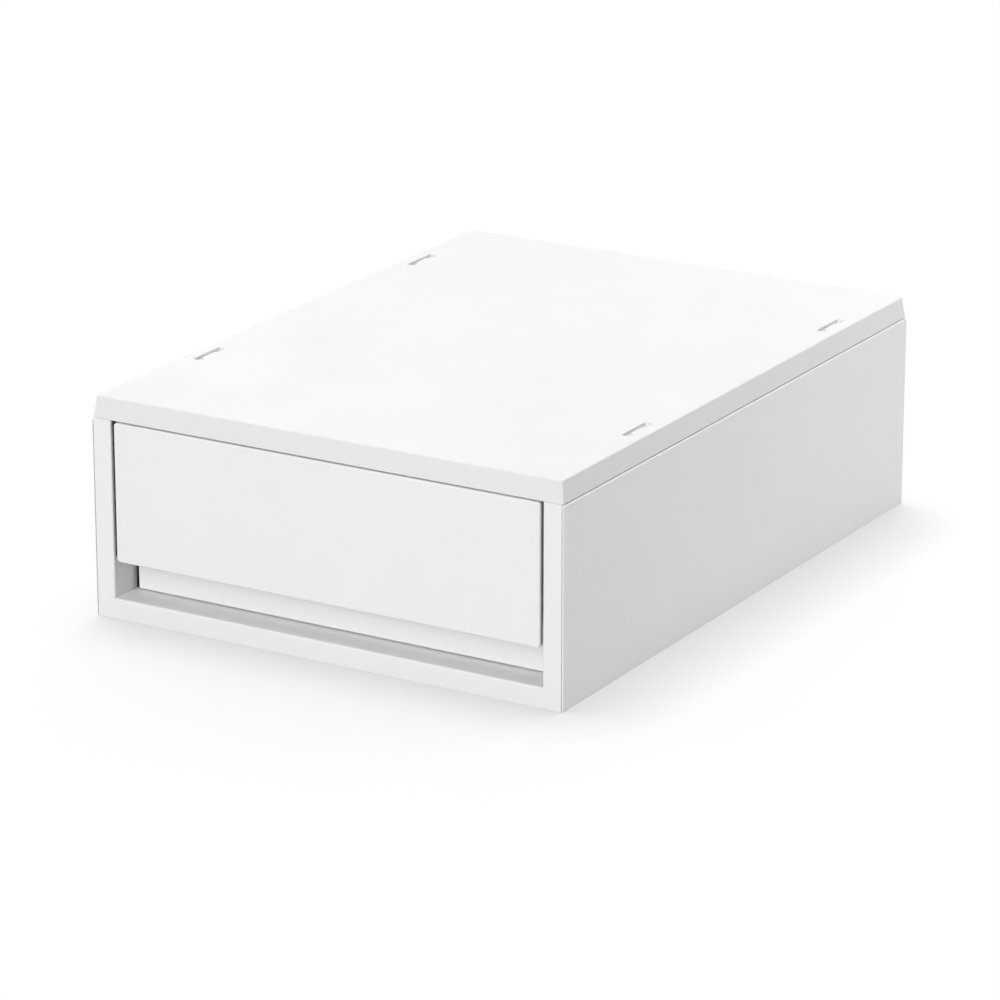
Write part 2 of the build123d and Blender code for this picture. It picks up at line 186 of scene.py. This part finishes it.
▬▬▬▬▬▬
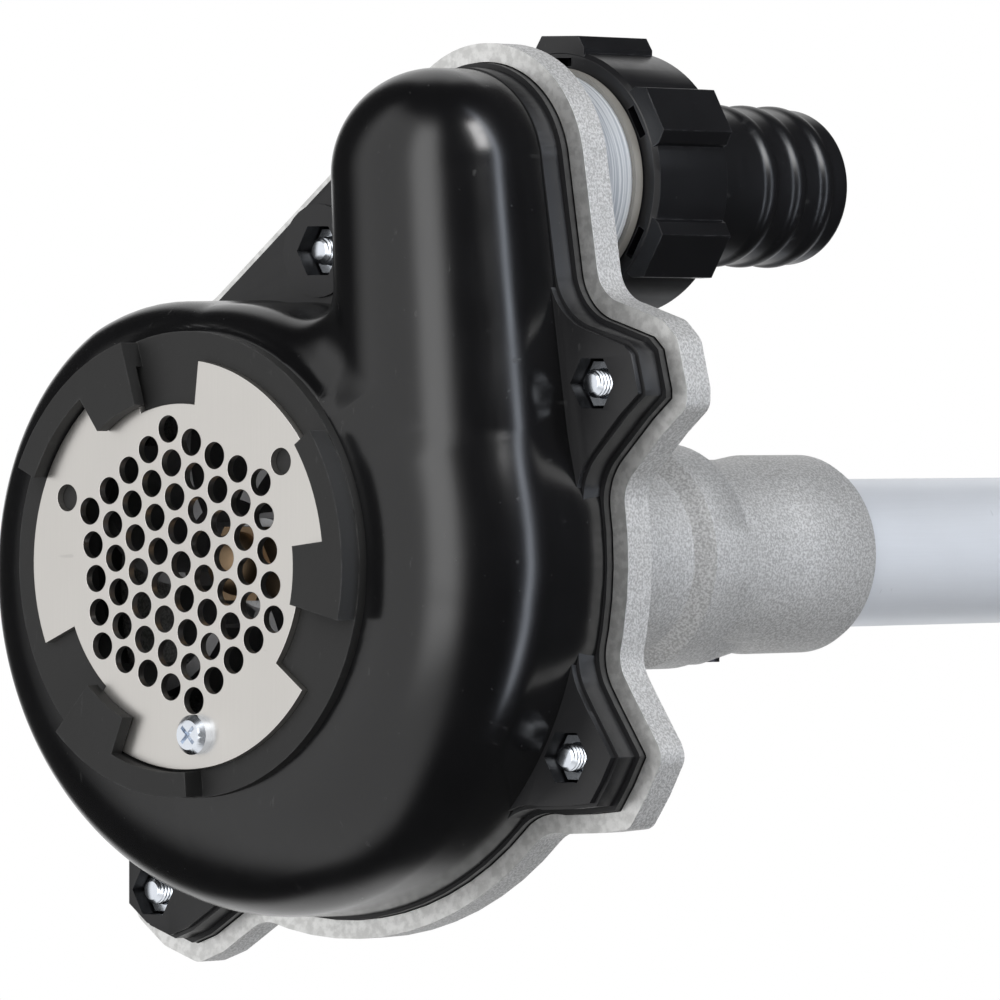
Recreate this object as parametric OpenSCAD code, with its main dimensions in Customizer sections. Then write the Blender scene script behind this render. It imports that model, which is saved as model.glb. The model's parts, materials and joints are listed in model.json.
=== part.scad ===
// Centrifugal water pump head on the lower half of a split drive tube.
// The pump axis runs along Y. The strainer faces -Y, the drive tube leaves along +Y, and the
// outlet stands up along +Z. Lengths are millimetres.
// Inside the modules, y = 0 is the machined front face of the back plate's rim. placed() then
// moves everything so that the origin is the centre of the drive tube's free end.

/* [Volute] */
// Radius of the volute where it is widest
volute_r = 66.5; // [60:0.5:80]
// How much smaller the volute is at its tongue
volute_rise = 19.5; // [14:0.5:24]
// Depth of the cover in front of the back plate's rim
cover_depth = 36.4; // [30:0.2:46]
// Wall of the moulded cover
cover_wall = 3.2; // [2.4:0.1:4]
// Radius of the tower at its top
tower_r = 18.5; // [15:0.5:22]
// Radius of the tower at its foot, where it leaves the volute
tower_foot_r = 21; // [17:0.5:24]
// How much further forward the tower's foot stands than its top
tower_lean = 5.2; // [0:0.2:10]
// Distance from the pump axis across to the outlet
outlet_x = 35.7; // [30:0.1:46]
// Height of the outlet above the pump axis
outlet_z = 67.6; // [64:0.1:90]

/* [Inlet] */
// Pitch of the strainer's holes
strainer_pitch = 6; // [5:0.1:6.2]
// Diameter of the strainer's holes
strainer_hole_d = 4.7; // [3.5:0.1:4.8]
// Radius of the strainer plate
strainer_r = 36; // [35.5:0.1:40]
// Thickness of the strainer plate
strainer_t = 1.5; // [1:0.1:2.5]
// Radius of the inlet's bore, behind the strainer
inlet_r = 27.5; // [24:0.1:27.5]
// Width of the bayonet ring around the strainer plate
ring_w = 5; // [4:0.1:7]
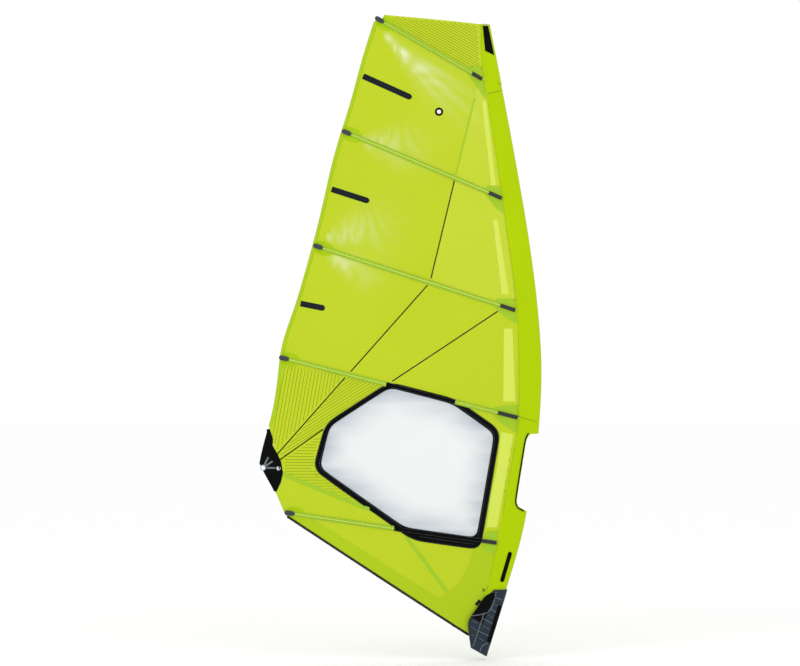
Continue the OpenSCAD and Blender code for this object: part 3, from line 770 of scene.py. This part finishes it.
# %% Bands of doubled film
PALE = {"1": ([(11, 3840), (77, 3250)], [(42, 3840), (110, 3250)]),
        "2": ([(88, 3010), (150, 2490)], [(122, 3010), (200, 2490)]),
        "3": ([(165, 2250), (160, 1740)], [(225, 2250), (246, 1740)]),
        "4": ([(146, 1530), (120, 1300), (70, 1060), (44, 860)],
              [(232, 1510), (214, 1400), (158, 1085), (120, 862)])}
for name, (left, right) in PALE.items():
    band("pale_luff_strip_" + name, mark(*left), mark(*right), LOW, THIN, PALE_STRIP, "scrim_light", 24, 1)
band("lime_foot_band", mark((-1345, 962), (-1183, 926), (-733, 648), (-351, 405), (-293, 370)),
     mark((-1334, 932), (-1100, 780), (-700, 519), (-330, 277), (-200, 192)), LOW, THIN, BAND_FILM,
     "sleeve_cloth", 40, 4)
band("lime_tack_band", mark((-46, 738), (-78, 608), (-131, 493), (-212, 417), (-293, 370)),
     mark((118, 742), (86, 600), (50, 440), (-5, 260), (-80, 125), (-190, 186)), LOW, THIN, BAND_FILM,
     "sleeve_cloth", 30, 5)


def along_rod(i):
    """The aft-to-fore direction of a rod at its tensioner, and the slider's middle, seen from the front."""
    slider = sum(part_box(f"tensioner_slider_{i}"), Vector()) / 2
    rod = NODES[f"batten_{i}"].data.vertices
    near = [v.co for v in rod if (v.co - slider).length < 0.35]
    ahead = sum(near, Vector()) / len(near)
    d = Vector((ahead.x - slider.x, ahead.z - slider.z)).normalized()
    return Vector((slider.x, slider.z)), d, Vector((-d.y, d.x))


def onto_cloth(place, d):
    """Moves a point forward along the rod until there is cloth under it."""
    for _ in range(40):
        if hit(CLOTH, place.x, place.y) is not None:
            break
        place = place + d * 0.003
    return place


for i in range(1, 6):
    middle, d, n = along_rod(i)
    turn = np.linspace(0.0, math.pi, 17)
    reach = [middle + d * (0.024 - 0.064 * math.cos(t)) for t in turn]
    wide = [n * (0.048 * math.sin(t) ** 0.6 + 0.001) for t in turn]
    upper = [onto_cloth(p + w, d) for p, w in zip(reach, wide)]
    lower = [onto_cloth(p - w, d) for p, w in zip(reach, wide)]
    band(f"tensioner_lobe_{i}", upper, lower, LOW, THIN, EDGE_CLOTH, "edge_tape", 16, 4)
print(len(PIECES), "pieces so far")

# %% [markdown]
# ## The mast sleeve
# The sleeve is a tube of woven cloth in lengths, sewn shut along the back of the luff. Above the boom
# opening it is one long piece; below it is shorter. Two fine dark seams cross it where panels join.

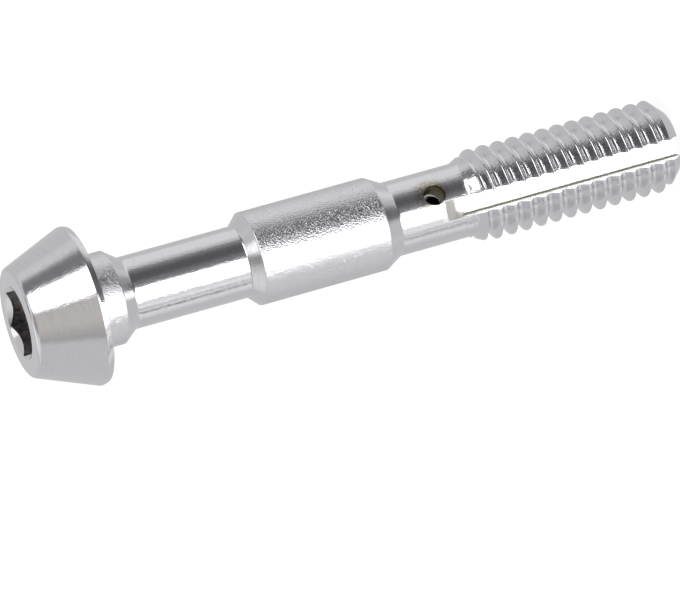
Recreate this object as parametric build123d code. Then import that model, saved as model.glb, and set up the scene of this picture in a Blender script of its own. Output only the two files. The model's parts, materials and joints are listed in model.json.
▬▬▬▬▬▬
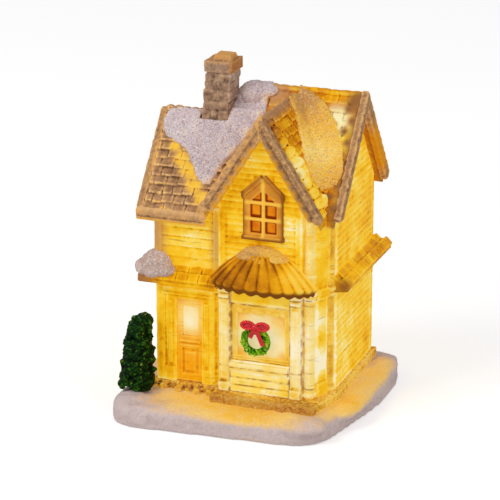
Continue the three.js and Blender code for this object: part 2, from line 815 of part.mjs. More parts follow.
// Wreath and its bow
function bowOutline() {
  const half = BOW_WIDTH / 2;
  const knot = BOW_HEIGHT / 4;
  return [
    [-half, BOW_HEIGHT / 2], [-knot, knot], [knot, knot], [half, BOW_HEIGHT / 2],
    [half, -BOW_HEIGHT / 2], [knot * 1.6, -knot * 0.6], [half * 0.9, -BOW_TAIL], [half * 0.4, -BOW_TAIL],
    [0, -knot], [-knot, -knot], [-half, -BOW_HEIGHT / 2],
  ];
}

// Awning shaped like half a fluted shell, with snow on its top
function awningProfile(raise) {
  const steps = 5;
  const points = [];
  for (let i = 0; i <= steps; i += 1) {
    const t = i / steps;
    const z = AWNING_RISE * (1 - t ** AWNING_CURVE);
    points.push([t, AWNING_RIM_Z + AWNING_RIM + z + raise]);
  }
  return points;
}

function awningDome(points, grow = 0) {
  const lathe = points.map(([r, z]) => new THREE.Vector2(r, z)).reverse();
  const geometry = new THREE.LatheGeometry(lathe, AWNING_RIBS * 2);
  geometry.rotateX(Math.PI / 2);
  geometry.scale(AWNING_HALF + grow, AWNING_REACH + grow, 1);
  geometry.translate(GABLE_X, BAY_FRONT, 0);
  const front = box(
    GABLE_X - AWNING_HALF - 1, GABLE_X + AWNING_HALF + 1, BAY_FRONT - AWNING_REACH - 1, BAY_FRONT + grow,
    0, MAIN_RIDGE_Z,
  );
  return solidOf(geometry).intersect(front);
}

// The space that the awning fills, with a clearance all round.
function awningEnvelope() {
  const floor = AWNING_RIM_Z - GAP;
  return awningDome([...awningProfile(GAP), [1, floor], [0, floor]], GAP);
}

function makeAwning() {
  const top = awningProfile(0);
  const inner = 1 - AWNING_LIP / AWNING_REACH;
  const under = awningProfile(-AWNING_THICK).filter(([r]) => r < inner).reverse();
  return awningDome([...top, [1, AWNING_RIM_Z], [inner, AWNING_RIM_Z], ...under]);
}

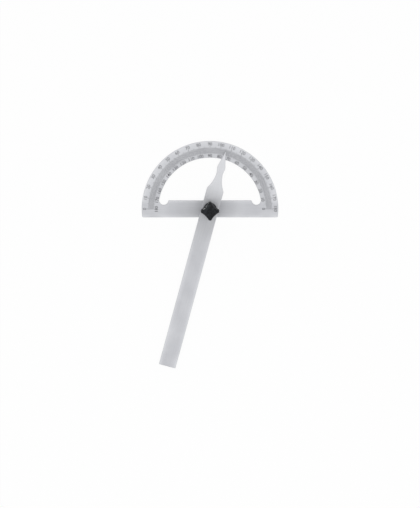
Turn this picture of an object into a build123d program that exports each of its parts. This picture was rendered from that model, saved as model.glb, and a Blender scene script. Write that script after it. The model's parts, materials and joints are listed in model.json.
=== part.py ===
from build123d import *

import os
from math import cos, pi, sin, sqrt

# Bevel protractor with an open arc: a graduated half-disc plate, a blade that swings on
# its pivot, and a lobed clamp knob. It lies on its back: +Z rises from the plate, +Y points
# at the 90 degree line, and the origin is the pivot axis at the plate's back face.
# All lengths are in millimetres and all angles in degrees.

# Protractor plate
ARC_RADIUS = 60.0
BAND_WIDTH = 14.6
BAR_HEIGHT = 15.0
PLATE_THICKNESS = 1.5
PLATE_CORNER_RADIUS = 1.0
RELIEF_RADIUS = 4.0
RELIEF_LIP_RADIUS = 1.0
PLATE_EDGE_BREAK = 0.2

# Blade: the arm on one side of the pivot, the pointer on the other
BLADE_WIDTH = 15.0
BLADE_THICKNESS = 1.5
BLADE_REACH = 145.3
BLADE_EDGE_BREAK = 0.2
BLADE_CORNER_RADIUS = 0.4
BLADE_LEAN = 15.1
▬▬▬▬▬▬
Reply with one number only: how many lines of the listing hold "that"?

→ Result for this task: 6